>> start

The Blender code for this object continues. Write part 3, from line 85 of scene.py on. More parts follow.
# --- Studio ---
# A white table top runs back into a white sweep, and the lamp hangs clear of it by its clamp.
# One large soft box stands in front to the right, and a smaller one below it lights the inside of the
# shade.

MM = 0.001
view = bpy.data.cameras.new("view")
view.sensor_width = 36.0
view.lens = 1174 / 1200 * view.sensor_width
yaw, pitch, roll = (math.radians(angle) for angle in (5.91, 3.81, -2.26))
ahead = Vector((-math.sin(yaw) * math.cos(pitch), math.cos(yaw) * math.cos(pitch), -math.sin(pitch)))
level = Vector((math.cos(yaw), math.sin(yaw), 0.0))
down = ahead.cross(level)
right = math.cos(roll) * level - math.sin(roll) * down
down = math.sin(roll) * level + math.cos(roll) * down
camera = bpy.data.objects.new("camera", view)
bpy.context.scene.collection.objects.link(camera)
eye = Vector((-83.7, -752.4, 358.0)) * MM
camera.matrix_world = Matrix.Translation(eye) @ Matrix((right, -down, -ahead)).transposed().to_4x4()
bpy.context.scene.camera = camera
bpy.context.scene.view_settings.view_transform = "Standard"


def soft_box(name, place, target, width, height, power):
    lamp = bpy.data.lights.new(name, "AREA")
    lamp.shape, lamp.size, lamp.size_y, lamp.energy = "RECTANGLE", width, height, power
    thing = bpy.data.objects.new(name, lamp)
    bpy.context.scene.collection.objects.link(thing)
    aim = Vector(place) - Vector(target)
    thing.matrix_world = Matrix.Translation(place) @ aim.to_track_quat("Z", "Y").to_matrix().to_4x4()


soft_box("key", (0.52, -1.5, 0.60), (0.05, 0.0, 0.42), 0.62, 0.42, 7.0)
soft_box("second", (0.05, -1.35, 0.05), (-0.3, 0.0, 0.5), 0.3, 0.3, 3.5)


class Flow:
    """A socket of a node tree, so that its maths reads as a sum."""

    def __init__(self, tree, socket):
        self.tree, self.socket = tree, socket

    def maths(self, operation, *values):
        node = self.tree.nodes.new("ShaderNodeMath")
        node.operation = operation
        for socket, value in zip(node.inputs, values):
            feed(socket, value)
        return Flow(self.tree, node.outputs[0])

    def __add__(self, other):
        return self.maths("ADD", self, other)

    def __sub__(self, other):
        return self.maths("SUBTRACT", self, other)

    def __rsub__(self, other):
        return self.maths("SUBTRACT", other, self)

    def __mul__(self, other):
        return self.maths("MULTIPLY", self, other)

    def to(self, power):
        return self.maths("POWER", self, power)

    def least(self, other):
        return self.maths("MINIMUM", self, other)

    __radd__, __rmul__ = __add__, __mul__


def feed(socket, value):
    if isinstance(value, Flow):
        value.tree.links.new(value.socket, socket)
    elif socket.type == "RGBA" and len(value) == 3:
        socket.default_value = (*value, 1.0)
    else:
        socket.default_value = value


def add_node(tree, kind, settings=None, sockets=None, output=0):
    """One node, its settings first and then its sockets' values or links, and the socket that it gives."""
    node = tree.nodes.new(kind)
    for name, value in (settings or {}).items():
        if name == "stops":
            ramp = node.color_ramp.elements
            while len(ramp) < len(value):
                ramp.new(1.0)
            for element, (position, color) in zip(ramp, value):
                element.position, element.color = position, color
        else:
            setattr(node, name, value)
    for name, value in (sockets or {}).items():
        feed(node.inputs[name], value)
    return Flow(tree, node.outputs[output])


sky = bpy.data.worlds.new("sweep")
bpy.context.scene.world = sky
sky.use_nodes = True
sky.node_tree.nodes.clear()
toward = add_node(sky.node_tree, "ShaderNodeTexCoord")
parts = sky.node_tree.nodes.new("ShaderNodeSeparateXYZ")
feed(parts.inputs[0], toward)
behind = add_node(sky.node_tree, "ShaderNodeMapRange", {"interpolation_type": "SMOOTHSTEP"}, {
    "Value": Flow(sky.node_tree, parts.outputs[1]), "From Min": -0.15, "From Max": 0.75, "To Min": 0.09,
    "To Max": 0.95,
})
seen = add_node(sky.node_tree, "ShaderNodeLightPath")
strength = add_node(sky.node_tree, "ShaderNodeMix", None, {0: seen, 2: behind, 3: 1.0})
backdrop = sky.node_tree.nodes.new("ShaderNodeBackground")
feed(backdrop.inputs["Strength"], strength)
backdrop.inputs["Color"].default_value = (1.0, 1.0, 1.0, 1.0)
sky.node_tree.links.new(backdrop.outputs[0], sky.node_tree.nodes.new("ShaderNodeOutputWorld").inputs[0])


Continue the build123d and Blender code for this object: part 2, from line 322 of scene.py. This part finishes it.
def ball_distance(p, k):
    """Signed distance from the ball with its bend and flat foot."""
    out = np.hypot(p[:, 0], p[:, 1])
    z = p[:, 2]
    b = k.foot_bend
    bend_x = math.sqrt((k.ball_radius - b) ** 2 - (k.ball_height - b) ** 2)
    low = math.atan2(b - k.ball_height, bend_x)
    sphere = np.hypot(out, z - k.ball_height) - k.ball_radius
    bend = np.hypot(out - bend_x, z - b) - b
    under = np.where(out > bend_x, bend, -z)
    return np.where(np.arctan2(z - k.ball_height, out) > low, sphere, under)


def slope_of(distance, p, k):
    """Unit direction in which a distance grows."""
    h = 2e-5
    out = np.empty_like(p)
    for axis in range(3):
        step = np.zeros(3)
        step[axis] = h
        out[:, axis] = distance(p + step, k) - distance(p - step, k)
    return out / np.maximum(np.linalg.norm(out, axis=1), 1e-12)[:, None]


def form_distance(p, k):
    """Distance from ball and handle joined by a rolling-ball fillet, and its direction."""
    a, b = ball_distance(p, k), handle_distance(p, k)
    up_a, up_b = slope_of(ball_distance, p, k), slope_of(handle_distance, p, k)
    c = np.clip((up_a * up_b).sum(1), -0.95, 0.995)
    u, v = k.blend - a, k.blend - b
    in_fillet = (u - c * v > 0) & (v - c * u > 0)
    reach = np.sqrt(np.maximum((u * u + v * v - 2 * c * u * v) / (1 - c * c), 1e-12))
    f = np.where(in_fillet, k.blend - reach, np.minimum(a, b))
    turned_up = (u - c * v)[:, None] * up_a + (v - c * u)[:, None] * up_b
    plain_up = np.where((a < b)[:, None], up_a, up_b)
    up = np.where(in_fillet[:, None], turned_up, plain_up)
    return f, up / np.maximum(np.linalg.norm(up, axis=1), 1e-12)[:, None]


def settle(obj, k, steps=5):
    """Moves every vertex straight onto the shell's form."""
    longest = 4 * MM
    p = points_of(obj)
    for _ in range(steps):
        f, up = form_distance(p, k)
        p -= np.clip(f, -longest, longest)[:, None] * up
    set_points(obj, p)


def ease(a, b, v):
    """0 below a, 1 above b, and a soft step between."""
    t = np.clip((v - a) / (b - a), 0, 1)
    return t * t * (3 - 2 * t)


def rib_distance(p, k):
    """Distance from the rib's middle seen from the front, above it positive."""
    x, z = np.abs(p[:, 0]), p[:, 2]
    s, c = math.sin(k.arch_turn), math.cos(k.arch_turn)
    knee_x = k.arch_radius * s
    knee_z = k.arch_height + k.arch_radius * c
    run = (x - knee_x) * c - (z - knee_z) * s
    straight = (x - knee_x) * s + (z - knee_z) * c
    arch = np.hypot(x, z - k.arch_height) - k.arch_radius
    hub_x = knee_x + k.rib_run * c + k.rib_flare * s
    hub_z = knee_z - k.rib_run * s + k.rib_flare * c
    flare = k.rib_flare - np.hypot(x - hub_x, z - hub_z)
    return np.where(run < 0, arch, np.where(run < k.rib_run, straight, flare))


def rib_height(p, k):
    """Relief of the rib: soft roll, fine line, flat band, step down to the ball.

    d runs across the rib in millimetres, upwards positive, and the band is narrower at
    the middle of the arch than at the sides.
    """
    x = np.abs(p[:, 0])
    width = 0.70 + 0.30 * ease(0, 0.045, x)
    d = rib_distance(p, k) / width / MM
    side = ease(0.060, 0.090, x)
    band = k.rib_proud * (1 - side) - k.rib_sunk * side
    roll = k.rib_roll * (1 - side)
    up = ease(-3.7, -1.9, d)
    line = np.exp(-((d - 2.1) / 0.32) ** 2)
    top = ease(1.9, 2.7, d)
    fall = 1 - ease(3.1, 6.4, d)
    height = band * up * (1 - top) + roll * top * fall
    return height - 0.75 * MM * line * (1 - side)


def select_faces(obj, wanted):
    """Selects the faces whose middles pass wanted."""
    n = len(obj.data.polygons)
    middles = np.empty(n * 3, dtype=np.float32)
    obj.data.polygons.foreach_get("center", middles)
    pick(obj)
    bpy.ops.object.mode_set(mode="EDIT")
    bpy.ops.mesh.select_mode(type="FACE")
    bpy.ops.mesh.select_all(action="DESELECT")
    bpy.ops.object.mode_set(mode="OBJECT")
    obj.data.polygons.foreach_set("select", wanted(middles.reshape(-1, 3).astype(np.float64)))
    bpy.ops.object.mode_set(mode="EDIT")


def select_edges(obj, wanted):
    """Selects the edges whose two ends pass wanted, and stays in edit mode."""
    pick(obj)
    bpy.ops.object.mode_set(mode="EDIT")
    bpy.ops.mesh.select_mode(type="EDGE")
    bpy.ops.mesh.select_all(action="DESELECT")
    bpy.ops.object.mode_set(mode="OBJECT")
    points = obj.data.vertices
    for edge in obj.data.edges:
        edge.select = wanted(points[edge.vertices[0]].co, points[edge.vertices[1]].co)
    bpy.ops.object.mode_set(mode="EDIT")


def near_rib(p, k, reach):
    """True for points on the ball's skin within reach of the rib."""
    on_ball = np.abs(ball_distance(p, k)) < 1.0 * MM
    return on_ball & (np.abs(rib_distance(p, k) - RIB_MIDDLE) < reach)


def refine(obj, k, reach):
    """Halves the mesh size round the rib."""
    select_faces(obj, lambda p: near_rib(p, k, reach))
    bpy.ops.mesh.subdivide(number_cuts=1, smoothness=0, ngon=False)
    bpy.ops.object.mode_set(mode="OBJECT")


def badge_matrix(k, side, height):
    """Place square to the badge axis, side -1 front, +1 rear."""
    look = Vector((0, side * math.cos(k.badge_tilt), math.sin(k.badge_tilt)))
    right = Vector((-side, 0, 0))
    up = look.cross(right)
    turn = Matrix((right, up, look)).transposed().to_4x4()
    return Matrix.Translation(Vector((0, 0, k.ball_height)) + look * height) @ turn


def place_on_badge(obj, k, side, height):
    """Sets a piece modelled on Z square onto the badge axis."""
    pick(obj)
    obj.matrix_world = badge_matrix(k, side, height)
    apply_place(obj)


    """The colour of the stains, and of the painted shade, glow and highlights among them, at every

>> end

» **What the task requires**
Include the first line, the line containing "self.tree, self.socket = tree, socket", and every line between them, copied exactly from the material above; output no other line.

» **Output of the exercise**
The Blender code for this object continues. Write part 3, from line 85 of scene.py on. More parts follow.
# --- Studio ---
# A white table top runs back into a white sweep, and the lamp hangs clear of it by its clamp.
# One large soft box stands in front to the right, and a smaller one below it lights the inside of the
# shade.

MM = 0.001
view = bpy.data.cameras.new("view")
view.sensor_width = 36.0
view.lens = 1174 / 1200 * view.sensor_width
yaw, pitch, roll = (math.radians(angle) for angle in (5.91, 3.81, -2.26))
ahead = Vector((-math.sin(yaw) * math.cos(pitch), math.cos(yaw) * math.cos(pitch), -math.sin(pitch)))
level = Vector((math.cos(yaw), math.sin(yaw), 0.0))
down = ahead.cross(level)
right = math.cos(roll) * level - math.sin(roll) * down
down = math.sin(roll) * level + math.cos(roll) * down
camera = bpy.data.objects.new("camera", view)
bpy.context.scene.collection.objects.link(camera)
eye = Vector((-83.7, -752.4, 358.0)) * MM
camera.matrix_world = Matrix.Translation(eye) @ Matrix((right, -down, -ahead)).transposed().to_4x4()
bpy.context.scene.camera = camera
bpy.context.scene.view_settings.view_transform = "Standard"


def soft_box(name, place, target, width, height, power):
    lamp = bpy.data.lights.new(name, "AREA")
    lamp.shape, lamp.size, lamp.size_y, lamp.energy = "RECTANGLE", width, height, power
    thing = bpy.data.objects.new(name, lamp)
    bpy.context.scene.collection.objects.link(thing)
    aim = Vector(place) - Vector(target)
    thing.matrix_world = Matrix.Translation(place) @ aim.to_track_quat("Z", "Y").to_matrix().to_4x4()


soft_box("key", (0.52, -1.5, 0.60), (0.05, 0.0, 0.42), 0.62, 0.42, 7.0)
soft_box("second", (0.05, -1.35, 0.05), (-0.3, 0.0, 0.5), 0.3, 0.3, 3.5)


class Flow:
    """A socket of a node tree, so that its maths reads as a sum."""

    def __init__(self, tree, socket):
        self.tree, self.socket = tree, socket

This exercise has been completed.